=== WRITTEN PROBLEM ===
Look through the material below. Copy every line with the string "hinge" in it.

=== PROVIDED DATA ===
================

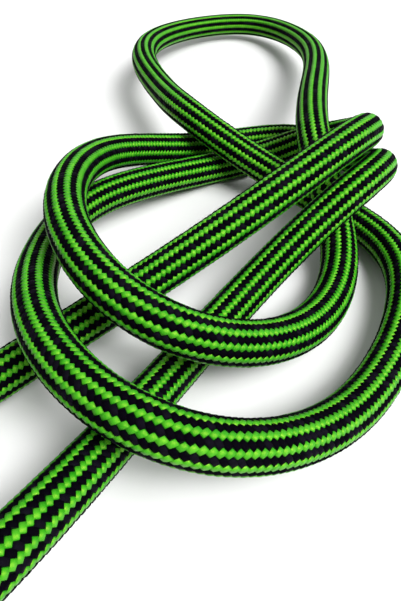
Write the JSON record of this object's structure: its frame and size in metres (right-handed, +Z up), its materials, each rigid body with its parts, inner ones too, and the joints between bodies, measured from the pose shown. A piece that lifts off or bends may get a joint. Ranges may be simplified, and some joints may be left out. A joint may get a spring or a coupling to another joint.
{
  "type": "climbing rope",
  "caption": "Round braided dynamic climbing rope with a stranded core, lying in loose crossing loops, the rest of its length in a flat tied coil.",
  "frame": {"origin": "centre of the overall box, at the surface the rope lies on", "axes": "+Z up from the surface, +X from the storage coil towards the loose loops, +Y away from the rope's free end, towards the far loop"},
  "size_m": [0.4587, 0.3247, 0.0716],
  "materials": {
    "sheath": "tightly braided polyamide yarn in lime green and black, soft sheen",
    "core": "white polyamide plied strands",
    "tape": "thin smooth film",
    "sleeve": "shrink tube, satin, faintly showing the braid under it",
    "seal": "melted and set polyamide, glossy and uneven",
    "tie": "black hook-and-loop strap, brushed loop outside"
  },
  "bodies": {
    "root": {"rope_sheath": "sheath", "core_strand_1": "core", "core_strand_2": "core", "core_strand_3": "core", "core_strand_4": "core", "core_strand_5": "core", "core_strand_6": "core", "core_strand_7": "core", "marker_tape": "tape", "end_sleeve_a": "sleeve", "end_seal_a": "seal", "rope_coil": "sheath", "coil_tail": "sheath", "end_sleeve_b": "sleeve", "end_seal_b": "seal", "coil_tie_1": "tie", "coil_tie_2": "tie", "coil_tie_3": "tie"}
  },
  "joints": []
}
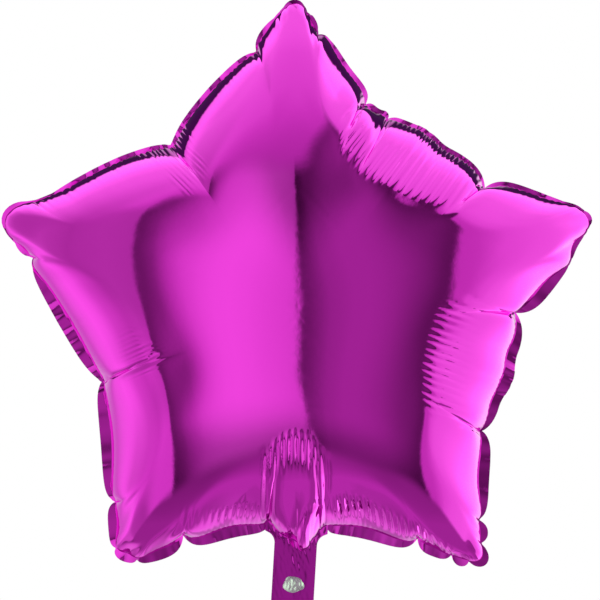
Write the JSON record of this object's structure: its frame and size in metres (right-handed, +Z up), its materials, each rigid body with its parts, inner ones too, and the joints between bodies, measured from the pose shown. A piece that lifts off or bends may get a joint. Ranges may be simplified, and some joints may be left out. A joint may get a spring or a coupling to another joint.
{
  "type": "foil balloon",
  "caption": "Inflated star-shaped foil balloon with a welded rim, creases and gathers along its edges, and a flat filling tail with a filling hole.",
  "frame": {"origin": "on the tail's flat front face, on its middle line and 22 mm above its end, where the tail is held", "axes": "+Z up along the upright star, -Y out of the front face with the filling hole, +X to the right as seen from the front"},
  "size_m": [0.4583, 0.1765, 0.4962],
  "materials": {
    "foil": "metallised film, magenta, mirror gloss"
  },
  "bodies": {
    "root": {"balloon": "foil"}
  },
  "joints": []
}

================

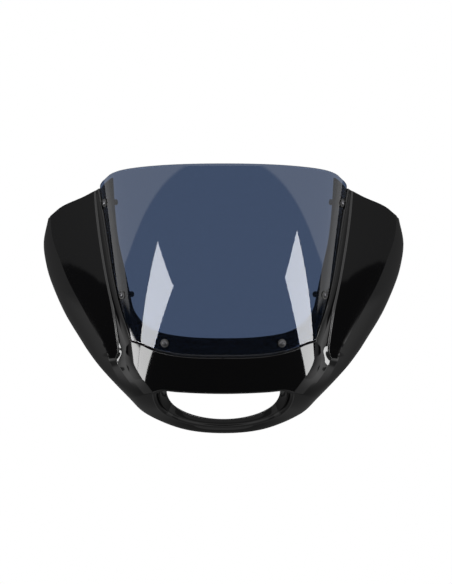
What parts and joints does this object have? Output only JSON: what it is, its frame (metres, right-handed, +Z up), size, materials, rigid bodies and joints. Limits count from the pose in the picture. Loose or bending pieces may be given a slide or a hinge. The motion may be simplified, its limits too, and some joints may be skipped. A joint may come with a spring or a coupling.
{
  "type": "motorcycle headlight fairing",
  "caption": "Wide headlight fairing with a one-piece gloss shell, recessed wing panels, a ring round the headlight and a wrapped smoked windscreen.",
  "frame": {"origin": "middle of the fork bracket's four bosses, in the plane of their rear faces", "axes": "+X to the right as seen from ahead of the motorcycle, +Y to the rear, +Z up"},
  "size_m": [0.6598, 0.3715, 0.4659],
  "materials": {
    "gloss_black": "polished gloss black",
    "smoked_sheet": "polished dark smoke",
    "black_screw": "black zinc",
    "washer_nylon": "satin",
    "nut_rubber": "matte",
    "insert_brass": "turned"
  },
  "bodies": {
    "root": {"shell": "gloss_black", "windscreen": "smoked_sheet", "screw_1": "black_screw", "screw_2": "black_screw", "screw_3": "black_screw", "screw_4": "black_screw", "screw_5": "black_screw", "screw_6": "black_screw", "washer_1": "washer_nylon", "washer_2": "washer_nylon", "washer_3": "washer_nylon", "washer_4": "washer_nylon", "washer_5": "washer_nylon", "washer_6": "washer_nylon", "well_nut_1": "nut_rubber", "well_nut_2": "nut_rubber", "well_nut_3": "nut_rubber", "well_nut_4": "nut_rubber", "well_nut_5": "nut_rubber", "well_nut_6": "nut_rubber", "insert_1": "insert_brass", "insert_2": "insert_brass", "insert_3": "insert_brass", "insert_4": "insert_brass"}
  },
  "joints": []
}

================

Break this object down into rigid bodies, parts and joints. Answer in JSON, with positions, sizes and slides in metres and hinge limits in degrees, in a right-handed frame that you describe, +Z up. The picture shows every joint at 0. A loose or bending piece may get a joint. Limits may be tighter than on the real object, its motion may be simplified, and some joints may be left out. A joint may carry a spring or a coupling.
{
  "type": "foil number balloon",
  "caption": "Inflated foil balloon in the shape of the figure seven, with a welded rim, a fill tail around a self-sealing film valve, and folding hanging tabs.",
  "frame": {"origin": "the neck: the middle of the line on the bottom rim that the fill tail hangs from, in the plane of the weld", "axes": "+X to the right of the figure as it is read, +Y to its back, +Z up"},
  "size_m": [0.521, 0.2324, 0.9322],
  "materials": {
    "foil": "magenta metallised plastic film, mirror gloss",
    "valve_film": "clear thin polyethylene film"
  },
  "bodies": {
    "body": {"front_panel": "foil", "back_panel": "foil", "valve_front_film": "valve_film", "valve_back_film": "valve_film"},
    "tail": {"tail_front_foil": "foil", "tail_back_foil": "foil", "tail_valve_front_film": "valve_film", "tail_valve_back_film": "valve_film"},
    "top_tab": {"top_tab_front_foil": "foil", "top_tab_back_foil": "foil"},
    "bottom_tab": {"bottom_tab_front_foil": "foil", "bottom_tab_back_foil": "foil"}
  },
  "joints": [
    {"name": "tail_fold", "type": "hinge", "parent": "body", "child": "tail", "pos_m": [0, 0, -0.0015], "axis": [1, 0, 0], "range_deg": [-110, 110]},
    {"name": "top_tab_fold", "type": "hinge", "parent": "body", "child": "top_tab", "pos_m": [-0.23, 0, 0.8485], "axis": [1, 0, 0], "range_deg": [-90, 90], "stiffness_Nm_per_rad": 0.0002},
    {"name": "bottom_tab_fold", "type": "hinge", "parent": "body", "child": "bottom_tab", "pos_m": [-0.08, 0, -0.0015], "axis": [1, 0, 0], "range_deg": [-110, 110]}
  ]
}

================

=== SOLUTION TO THE PROBLEM ===
What parts and joints does this object have? Output only JSON: what it is, its frame (metres, right-handed, +Z up), size, materials, rigid bodies and joints. Limits count from the pose in the picture. Loose or bending pieces may be given a slide or a hinge. The motion may be simplified, its limits too, and some joints may be skipped. A joint may come with a spring or a coupling.
Break this object down into rigid bodies, parts and joints. Answer in JSON, with positions, sizes and slides in metres and hinge limits in degrees, in a right-handed frame that you describe, +Z up. The picture shows every joint at 0. A loose or bending piece may get a joint. Limits may be tighter than on the real object, its motion may be simplified, and some joints may be left out. A joint may carry a spring or a coupling.
    {"name": "tail_fold", "type": "hinge", "parent": "body", "child": "tail", "pos_m": [0, 0, -0.0015], "axis": [1, 0, 0], "range_deg": [-110, 110]},
    {"name": "top_tab_fold", "type": "hinge", "parent": "body", "child": "top_tab", "pos_m": [-0.23, 0, 0.8485], "axis": [1, 0, 0], "range_deg": [-90, 90], "stiffness_Nm_per_rad": 0.0002},
    {"name": "bottom_tab_fold", "type": "hinge", "parent": "body", "child": "bottom_tab", "pos_m": [-0.08, 0, -0.0015], "axis": [1, 0, 0], "range_deg": [-110, 110]}